Gebrakan Baru! Peresmian DIKARA Tandai Era Kepemimpinan Disabilitas di Indonesia

Table of Contents

Jakarta, 20 Juli 2025  — Organisasi Disabilitas Kesejahteraan Aliansi Afirmasi Nusantara (DIKARA) secara resmi diperkenalkan kepada publik melalui acara peresmian yang digelar via Zoom Meeting pada Sabtu, 19 Juli 2025. Acara yang berlangsung dari pukul 09.00 hingga 12.00 WIB ini dihadiri ratusan peserta dan menjadi penanda komitmen DIKARA untuk memperkuat peran dan kapasitas kepemimpinan penyandang disabilitas di Indonesia.

Kegiatan tersebut mengangkat tema “Peran Organisasi dalam Mengembangkan Pengelolaan Manajemen dan Membangun Leadership yang Unggul dan Mandiri sebagai Bekal Masa Depan Disabilitas Indonesia”. Menurut Ketua Umum DIKARA, Sadam Ashar Aqbi Aubay, tema ini selaras dengan visi organisasi yang bertumpu pada tiga pilar: organisasi, manajemen, dan kepemimpinan.

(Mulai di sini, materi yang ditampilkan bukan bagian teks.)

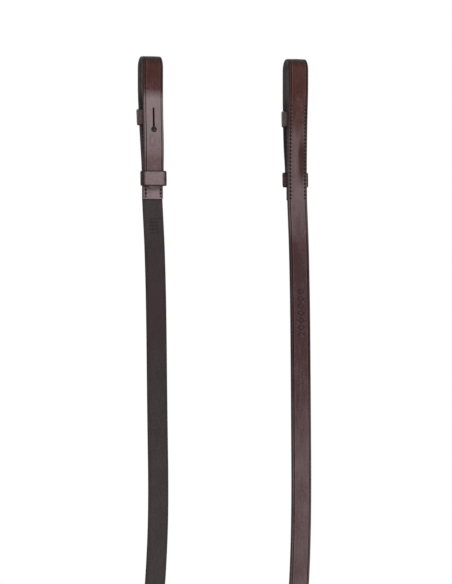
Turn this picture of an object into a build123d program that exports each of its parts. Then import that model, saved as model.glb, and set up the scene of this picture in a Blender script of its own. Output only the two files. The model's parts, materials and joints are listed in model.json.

“Kami berharap dapat memotivasi teman-teman disabilitas untuk aktif berorganisasi dan mengasah jiwa kepemimpinan. Tujuannya agar setiap individu dapat menjadi pemimpin yang berkontribusi positif bagi masyarakat,” ujar Sadam.

Perjalanan DIKARA sendiri berawal dari keresahan para penerima beasiswa ADIK Difabel mengenai ketidakjelasan pencairan dana. “Masalah ini tidak hanya saya alami, tapi juga dirasakan banyak teman difabel di berbagai kampus,” ungkap Hafid Rizki Barokah, salah satu pendiri DIKARA.

Keresahan tersebut mendorongnya untuk terhubung dengan mahasiswa lain, termasuk Muhammad Nizar Yumymukti, yang kemudian turut mendirikan aliansi ini. Dari serangkaian diskusi daring, lahirlah sebuah wadah yang kini telah merangkul anggota dari 13 hingga 15 perguruan tinggi.

“Organisasi ini sebenarnya telah ada sejak 10 November 2023 dengan nama Aliansi ADIK. Dulu kami fokus mengawal isu beasiswa, tapi kini cakupan DIKARA diperluas untuk menyentuh pengembangan diri,” tambah Sadam.

Puncak acara diisi oleh materi dari novelis sekaligus aktivis difabel, Ramaditya Adikara, yang mengupas tuntas pentingnya organisasi sebagai bekal dunia kerja. Ia memaparkan bahwa pengalaman berorganisasi membentuk kepribadian melalui dua fase utama. "Dua pengalaman yang membentuk saya adalah saat dikelola dan saat mengelola," ujarnya.

Saat 'dikelola', ia belajar menaati aturan. Sebaliknya, saat 'mengelola', ia memahami pentingnya menyatukan misi, menghargai perbedaan karakter, serta menempatkan anggota tim sesuai potensinya. Ia menambahkan bahwa tantangan di organisasi formal lebih tinggi, namun dampaknya sangat signifikan.

“Di dunia kerja, sehebat apa pun seseorang, jika berjalan sendiri, akan sulit berkembang. Organisasi membuka ruang kolaborasi dan mempercepat pertumbuhan,” tegas Ramaditya. Ia menutup presentasinya dengan pesan inspiratif: “Jika ingin menjadi pribadi yang bermakna, mulailah dari organisasi, sekecil apa pun.”

Tujuan acara untuk menginspirasi peserta pun tercapai, terlihat dari antusiasme dan tanggapan positif yang datang. Salah satunya disampaikan oleh Khairul Fata, seorang mahasiswa difabel netra dari Universitas Syiah Kuala, Aceh.

“Webinar ini memberi saya banyak wawasan baru dan motivasi untuk lebih aktif. Saya semakin yakin bahwa penyandang disabilitas memiliki kontribusi besar dalam organisasi dan masyarakat,” tuturnya.

Sementara itu, apresiasi juga datang dari Esa, seorang siswa dari SLB Negeri Sambas, Kalimantan Barat. Ia merasakan dampak serupa meski dari perspektif seorang pelajar. “Acara ini sangat menginspirasi dan memotivasi saya selaku pelajar,” ujar Esa.